French flutist Jean Brégnac pays homage to royal arts patron Princess Anna Amalia of Prussia. The baroque album features intimate chamber works by her protégés: Carl Philipp Emanuel and Wilhelm Friedemann Bach, her mentor Johann Philipp Kirnberger, as well as original compositions by the princess herself before her death in 1787.

Listeners are treated to several trio sonatas, including C.P.E. Bach’s Trio Sonata in D Major, H. 575, Wq, proving his status as heir apparent to his father, J. S. Bach’s legacy, as well as his contemporary, Kirnberger’s Trio Sonata in C Major.

The (mostly) period instrument chamber ensemble is joined by soprano Chantal Santon Jeffery for the same composer’s languid arietta D’amor per te languisco, H. 767, Wq. 213, Busslied, H. 686/46, Wq. 194/46 and Geduld, H. 686/6, Wq. 194/6, that showcases the singer’s buttery-smooth vocals and lyrical phrasing.

Strangely, only one lone instrumental work by W. F. Bach and sibling to C.P.E., is included: Polonaise in E Minor, F. 12/8, that nonetheless adds further context to the overall program.

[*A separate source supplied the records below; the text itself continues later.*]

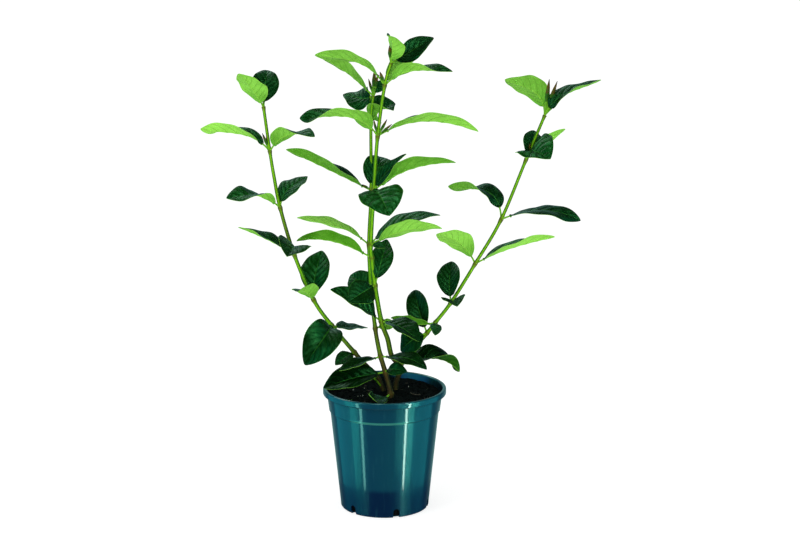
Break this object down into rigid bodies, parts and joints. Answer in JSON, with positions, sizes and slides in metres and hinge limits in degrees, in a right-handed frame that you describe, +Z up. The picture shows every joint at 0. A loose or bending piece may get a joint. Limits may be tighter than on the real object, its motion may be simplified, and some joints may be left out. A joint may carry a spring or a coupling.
{
  "type": "potted laurustinus",
  "caption": "Young evergreen laurustinus shrub with slender leafy stems, growing in dark compost in a tall round teal plastic nursery pot.",
  "frame": {"origin": "centre of the pot's flat underside", "axes": "+Z up along the pot's axis; the side that the plant is looked at from faces -Y, and the widest spread of its stems runs along X"},
  "size_m": [0.5053, 0.1603, 0.6232],
  "materials": {
    "teal_plastic": "glossy",
    "dark_compost": "crumbly, matt",
    "laurustinus_green": "satin leaf"
  },
  "bodies": {
    "root": {"pot": "teal_plastic", "soil": "dark_compost", "left_stem": "laurustinus_green", "centre_stem": "laurustinus_green", "forked_stem": "laurustinus_green"}
  },
  "joints": []
}
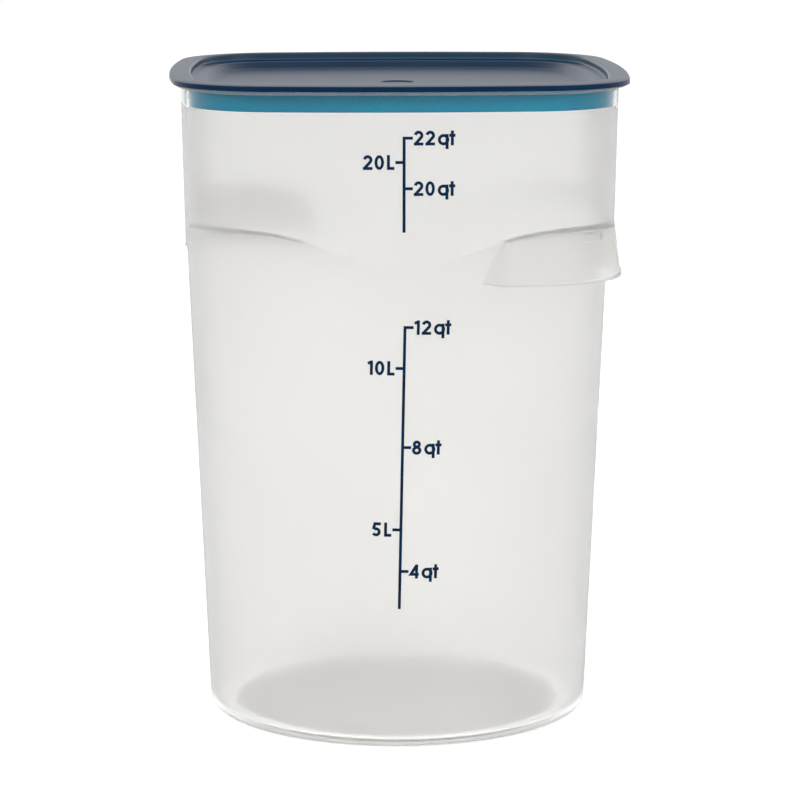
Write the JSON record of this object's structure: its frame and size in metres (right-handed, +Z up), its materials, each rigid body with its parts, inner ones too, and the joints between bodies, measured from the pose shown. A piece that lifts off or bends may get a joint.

But the Princess’s own compositions prove the icing on the cake, including notably the world première recording of her lied An das Klavier delivered with limpid simplicity by Jeffery. Finally, Flute Sonata in F major, brought to life by Brégnac’s throatier baroque flute, provides further evidence of the creative force that lay behind this crown, the mysterious, never-married royal who honoured the past, while passionately still following her art.

★★★★ out of five

Stream: An das Klavier; Trio Sonata in D Major, H. 575, Wq.